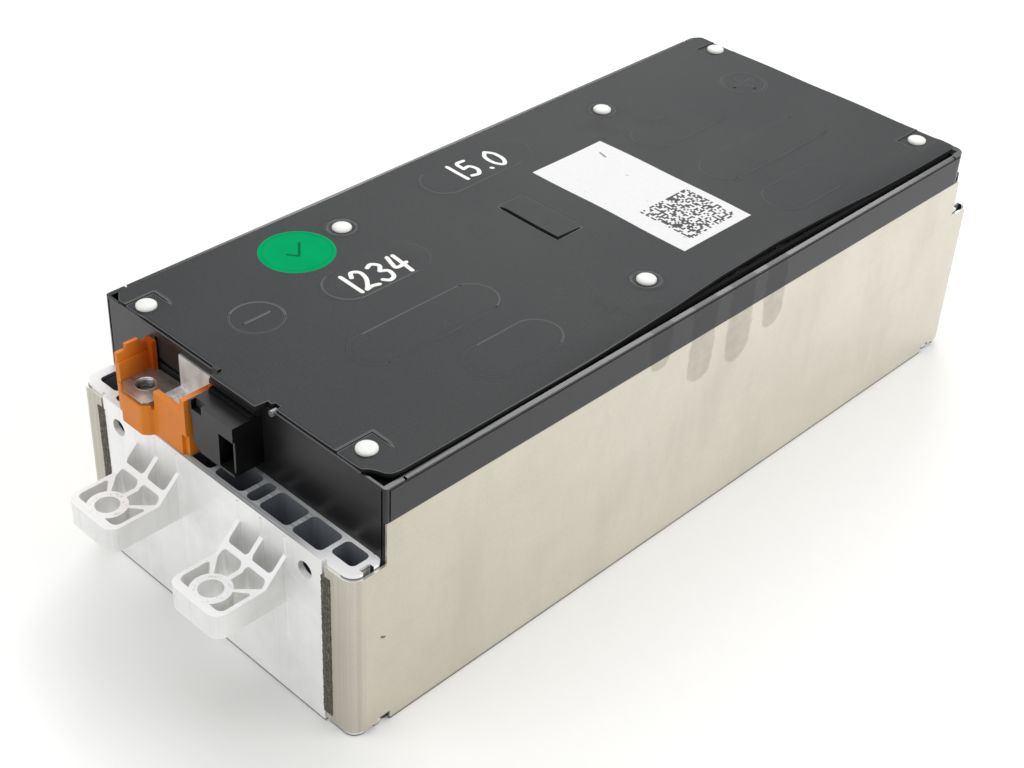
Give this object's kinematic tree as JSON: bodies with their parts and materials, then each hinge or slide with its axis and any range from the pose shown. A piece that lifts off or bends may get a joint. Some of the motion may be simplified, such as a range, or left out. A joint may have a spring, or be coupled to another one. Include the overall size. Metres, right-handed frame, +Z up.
{
  "type": "battery module",
  "caption": "Long prismatic-cell battery module with hollow metal end plates, mounting ears, thin folded side plates, a dark lid and a shrouded screw terminal at each end.",
  "frame": {"origin": "middle of the underside, in the middle of the length over the ears", "axes": "+Z up through the lid, +Y along the length from the connector end to the other end, +X to the right seen from the connector end"},
  "size_m": [0.151, 0.428, 0.1078],
  "materials": {
    "cell_can": "satin drawn can",
    "foam": "matt closed-cell foam",
    "panel": "moulded, matt",
    "film": "thin blue film",
    "end_plate": "as extruded, milled at the ears",
    "side_plate": "fine rolled grain, warm tint",
    "weld": "rough dark weld",
    "carrier": "moulded",
    "busbar": "rolled strip",
    "flex": "polyimide film",
    "sensor": "moulded bead",
    "connector": "moulded, fine grain",
    "pins": "plated pin",
    "frame": "smooth black moulding",
    "shroud": "moulded orange",
    "nut": "zinc plated",
    "terminal_plate": "nickel plated copper",
    "cover": "thermoformed sheet, matt",
    "rivet": "moulded white",
    "pin": "bright pin",
    "label": "paper label",
    "sticker": "coated paper"
  },
  "bodies": {
    "root": {"cell_1": "cell_can", "cell_2": "cell_can", "cell_3": "cell_can", "cell_4": "cell_can", "cell_5": "cell_can", "cell_6": "cell_can", "cell_7": "cell_can", "cell_8": "cell_can", "cell_9": "cell_can", "cell_10": "cell_can", "cell_11": "cell_can", "cell_12": "cell_can", "foam_pad_1": "foam", "foam_pad_2": "foam", "foam_pad_3": "foam", "foam_pad_4": "foam", "foam_pad_5": "foam", "foam_pad_6": "foam", "foam_pad_7": "foam", "foam_pad_8": "foam", "foam_pad_9": "foam", "foam_pad_10": "foam", "foam_pad_11": "foam", "front_insulating_panel": "panel", "rear_insulating_panel": "panel", "left_film": "film", "right_film": "film", "bottom_film": "film", "front_end_plate": "end_plate", "rear_end_plate": "end_plate", "left_side_plate": "side_plate", "right_side_plate": "side_plate", "weld_beads": "weld", "busbar_carrier": "carrier", "negative_busbar": "busbar", "link_busbar_1_2": "busbar", "link_busbar_2_3": "busbar", "link_busbar_3_4": "busbar", "positive_busbar": "busbar", "sensing_flex": "flex", "front_thermistor": "sensor", "rear_thermistor": "sensor", "connector_housing": "connector", "connector_pins": "pins", "top_frame": "frame", "front_terminal_shroud": "shroud", "rear_terminal_shroud": "shroud", "negative_terminal_nut": "nut", "positive_terminal_nut": "nut", "negative_terminal_plate": "terminal_plate", "positive_terminal_plate": "terminal_plate", "top_cover": "cover", "cover_rivets": "rivet", "cover_pin": "pin", "cover_label": "label", "inspection_sticker": "sticker"}
  },
  "joints": []
}
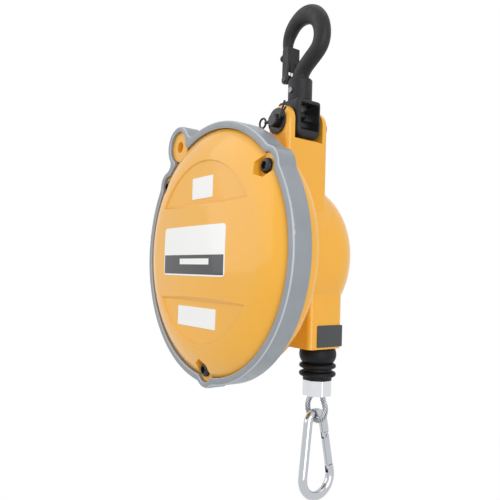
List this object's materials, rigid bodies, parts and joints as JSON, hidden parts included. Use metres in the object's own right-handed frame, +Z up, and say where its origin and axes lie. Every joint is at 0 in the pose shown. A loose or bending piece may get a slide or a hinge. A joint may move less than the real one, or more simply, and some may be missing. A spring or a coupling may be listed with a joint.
{
  "type": "tool balancer",
  "caption": "Spring tool balancer: a disc-shaped die-cast spring chamber and rope drum on a swivel safety hook, with a wire rope, rubber buffer and snap hook below.",
  "frame": {"origin": "seat of the top hook, the highest point inside its bowl, where it hangs from a rail or eye", "axes": "+Z up along the hang, +Y back along the drum axis away from the round front cover, +X to the right seen from the front"},
  "size_m": [0.1994, 0.1156, 0.3812],
  "materials": {
    "yellow_paint": "gloss enamel on die-cast aluminium",
    "drum_housing_paint": "gloss enamel on die-cast aluminium",
    "bumper_rubber": "satin grey",
    "black_screw": "black oxide steel",
    "bright_steel": "bright zinc plate",
    "black_steel": "satin black steel",
    "latch_steel": "black sheet steel",
    "machined_steel": "turned",
    "spring_steel": "blued spring strip",
    "wheel_bronze": "cast",
    "drum_alloy": "die cast",
    "rope_wire": "galvanised 7x19 rope",
    "buffer_rubber": "matt black",
    "guide_plastic": "black nylon",
    "ferrule_metal": "bright pressed",
    "white_label": "printed film, bare",
    "grey_label": "printed film, bare"
  },
  "bodies": {
    "hook": {"hook": "black_steel", "hook_collar": "black_steel", "collar_pin": "bright_steel", "hook_nut": "machined_steel", "thrust_washer": "machined_steel", "latch_rivet": "bright_steel"},
    "latch": {"hook_latch": "latch_steel", "latch_spring": "bright_steel"},
    "hanger": {"hanger_strap": "black_steel"},
    "case": {"main_case": "yellow_paint", "drum_housing": "drum_housing_paint", "front_cover": "yellow_paint", "bumper_ring": "bumper_rubber", "cover_screws": "black_screw", "housing_screws": "black_screw", "hanger_pin": "bright_steel", "pin_washer": "bright_steel", "split_pin": "bright_steel", "front_bearing": "machined_steel", "rear_bearing": "machined_steel", "rope_guide": "guide_plastic", "name_plate": "white_label", "rating_plate": "white_label", "notice_plate": "white_label", "side_plate": "grey_label"},
    "spring_case": {"spring_case": "wheel_bronze", "mainspring": "spring_steel"},
    "worm": {"tension_worm": "machined_steel"},
    "drum": {"drum_shaft": "machined_steel", "spring_arbor": "machined_steel", "drum_key": "machined_steel", "rope_drum": "drum_alloy", "rope_on_drum": "rope_wire", "drum_circlip": "spring_steel"},
    "rope_end": {"wire_rope": "rope_wire", "rope_buffer": "buffer_rubber", "rope_ferrule": "ferrule_metal", "rope_loop": "rope_wire"},
    "snap_hook": {"snap_hook": "bright_steel", "gate_rivet": "bright_steel"},
    "gate": {"snap_gate": "bright_steel"}
  },
  "joints": [
    {"name": "latch_swing", "type": "hinge", "parent": "hook", "child": "latch", "pos_m": [-0.0152, 0, -0.0396], "axis": [0, 1, 0], "range_deg": [0, 30], "stiffness_Nm_per_rad": 0.05, "springref_deg": -57.3},
    {"name": "hook_swivel", "type": "hinge", "parent": "hook", "child": "hanger", "pos_m": [-0.0035, 0, -0.0596], "axis": [0, 0, 1], "continuous": true},
    {"name": "hanger_pivot", "type": "hinge", "parent": "hanger", "child": "case", "pos_m": [-0.004, 0, -0.0778], "axis": [0, 1, 0], "range_deg": [0, 12]},
    {"name": "spring_case_turn", "type": "hinge", "parent": "case", "child": "spring_case", "pos_m": [-0.044, -0.0152, -0.1768], "axis": [0, 1, 0], "continuous": true},
    {"name": "worm_turn", "type": "hinge", "parent": "case", "child": "worm", "pos_m": [-0.0794, -0.0142, -0.1768], "axis": [0, 0, 1], "continuous": true},
    {"name": "rope_pull", "type": "slide", "parent": "case", "child": "rope_end", "axis": [0, 0, -1], "range_m": [0, 1.3], "stiffness_N_per_m": 19, "springref_m": -1.3},
    {"name": "drum_turn", "type": "hinge", "parent": "case", "child": "drum", "pos_m": [-0.044, 0.0268, -0.1768], "axis": [0, 1, 0], "range_deg": [0, 1709.4]},
    {"name": "snap_hook_swing", "type": "hinge", "parent": "rope_end", "child": "snap_hook", "pos_m": [-0.005, 0.0268, -0.3054], "axis": [1, 0, 0], "range_deg": [-30, 30]},
    {"name": "gate_swing", "type": "hinge", "parent": "snap_hook", "child": "gate", "pos_m": [-0.005, 0.04227, -0.34406], "axis": [1, 0, 0], "range_deg": [0, 25], "stiffness_Nm_per_rad": 0.03, "springref_deg": -45.84}
  ],
  "couplings": [
    {"joint": "drum_turn", "follows": "rope_pull", "rad_per_m": 22.936},
    {"joint": "worm_turn", "follows": "spring_case_turn", "ratio": 36}
  ]
}
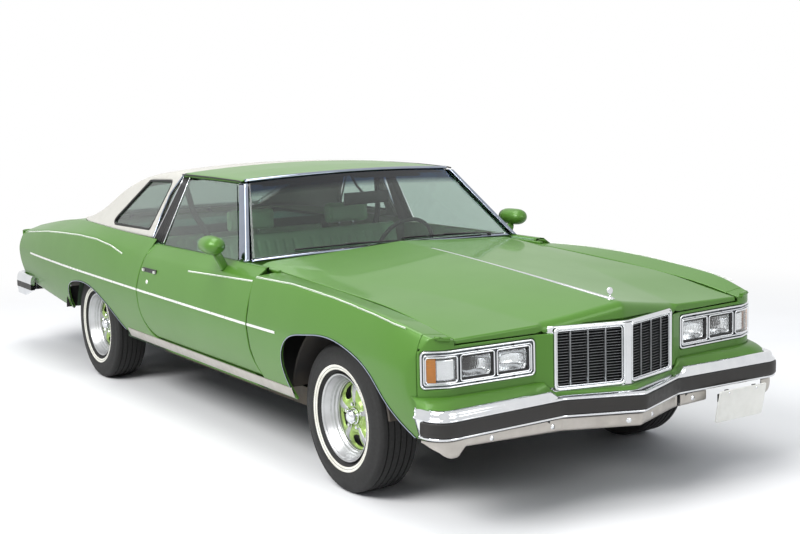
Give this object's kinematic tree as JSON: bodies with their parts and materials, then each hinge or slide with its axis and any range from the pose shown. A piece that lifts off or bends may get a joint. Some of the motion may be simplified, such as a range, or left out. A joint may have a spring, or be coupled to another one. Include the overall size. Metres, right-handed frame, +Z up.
{
  "type": "two-door hardtop car",
  "caption": "Full-size two-door hardtop car in green with a white half-vinyl roof, opening doors, hood and trunk lid, steering front wheels and turning wheels.",
  "frame": {"origin": "on the floor under the middle of the car's bounding box", "axes": "+X forward, +Y to the driver's left, +Z up"},
  "size_m": [5.74, 2.1728, 1.3867],
  "materials": {
    "paint": "metallic green, glossy",
    "vinyl": "white grained vinyl",
    "chrome": "polished",
    "bright_metal": "satin",
    "black_trim": "satin black",
    "rub_strip": "matt black",
    "frame_steel": "black chassis paint",
    "cast": "rough cast",
    "steel": "dull",
    "glass": "clear, faintly tinted",
    "lamp_glass": "clear lens",
    "red_lens": "red lens",
    "seat_trim": "mint green, sewn",
    "dash_trim": "green, grained",
    "plate": "blank white",
    "wheel": "green and silver with a bright ring",
    "tyre": "black with a narrow white band"
  },
  "bodies": {
    "body": {"front_fenders": "paint", "quarter_panels": "paint", "roof_front": "paint", "roof_rear": "vinyl", "fixed_glass": "glass", "pillar_louvres": "black_trim", "windshield_pillars": "chrome", "cowl": "paint", "floor_pan": "paint", "inner_fenders": "frame_steel", "chassis_frame": "frame_steel", "powertrain": "cast", "rear_axle": "cast", "front_suspension": "cast", "exhaust": "steel", "fuel_tank": "steel", "header_panel": "paint", "lamp_bezels": "chrome", "front_lamps": "lamp_glass", "grille": "chrome", "front_bumper": "chrome", "bumper_strip": "rub_strip", "licence_plate": "plate", "tail_panel": "paint", "tail_lamps": "red_lens", "rear_bumper": "chrome", "dashboard": "dash_trim", "bench_seats": "seat_trim"},
    "door_left": {"door_left": "paint", "door_glass_left": "glass"},
    "door_right": {"door_right": "paint", "door_glass_right": "glass"},
    "hood": {"hood": "paint"},
    "trunk_lid": {"trunk_lid": "paint"},
    "steering_wheel": {"steering_wheel": "dash_trim"},
    "knuckle_left": {"knuckle_left": "cast"},
    "knuckle_right": {"knuckle_right": "cast"},
    "wheel_front_left": {"rim_front_left": "wheel", "tyre_front_left": "tyre"},
    "wheel_front_right": {"rim_front_right": "wheel", "tyre_front_right": "tyre"},
    "wheel_rear_left": {"rim_rear_left": "wheel", "tyre_rear_left": "tyre"},
    "wheel_rear_right": {"rim_rear_right": "wheel", "tyre_rear_right": "tyre"}
  },
  "joints": [
    {"name": "door_left_hinge", "type": "hinge", "parent": "body", "child": "door_left", "pos_m": [1.032, 0.96, 0.67], "axis": [0, 0, -1], "range_deg": [0, 65]},
    {"name": "door_right_hinge", "type": "hinge", "parent": "body", "child": "door_right", "pos_m": [1.032, -0.96, 0.67], "axis": [0, 0, 1], "range_deg": [0, 65]},
    {"name": "hood_hinge", "type": "hinge", "parent": "body", "child": "hood", "pos_m": [0.905, 0, 0.936], "axis": [0, -1, 0], "range_deg": [0, 40]},
    {"name": "trunk_hinge", "type": "hinge", "parent": "body", "child": "trunk_lid", "pos_m": [-2.1365, 0, 0.952], "axis": [0, 1, 0], "range_deg": [0, 70]},
    {"name": "steer_right", "type": "hinge", "parent": "body", "child": "knuckle_right", "pos_m": [1.841, -0.7, 0.345], "axis": [0, 0, 1], "range_deg": [-33, 33]},
    {"name": "steer_left", "type": "hinge", "parent": "body", "child": "knuckle_left", "pos_m": [1.841, 0.7, 0.345], "axis": [0, 0, 1], "range_deg": [-33, 33]},
    {"name": "steering_wheel_turn", "type": "hinge", "parent": "body", "child": "steering_wheel", "pos_m": [0.462, 0.38, 0.858], "axis": [-0.9359, 0, 0.3522], "range_deg": [-540, 540]},
    {"name": "wheel_front_left_spin", "type": "hinge", "parent": "knuckle_left", "child": "wheel_front_left", "pos_m": [1.841, 0.812, 0.345], "axis": [0, 1, 0], "continuous": true},
    {"name": "wheel_front_right_spin", "type": "hinge", "parent": "knuckle_right", "child": "wheel_front_right", "pos_m": [1.841, -0.812, 0.345], "axis": [0, 1, 0], "continuous": true},
    {"name": "wheel_rear_left_spin", "type": "hinge", "parent": "body", "child": "wheel_rear_left", "pos_m": [-1.293, 0.812, 0.345], "axis": [0, 1, 0], "continuous": true},
    {"name": "wheel_rear_right_spin", "type": "hinge", "parent": "body", "child": "wheel_rear_right", "pos_m": [-1.293, -0.812, 0.345], "axis": [0, 1, 0], "continuous": true}
  ],
  "couplings": [
    {"joint": "steer_left", "follows": "steer_right", "ratio": 1},
    {"joint": "steering_wheel_turn", "follows": "steer_right", "ratio": 16}
  ]
}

+--

■ TASK INSTRUCTIONS ■
Write the number of lines containing the word "axes" and nothing besides it.

■ FULL SOLUTION ■
4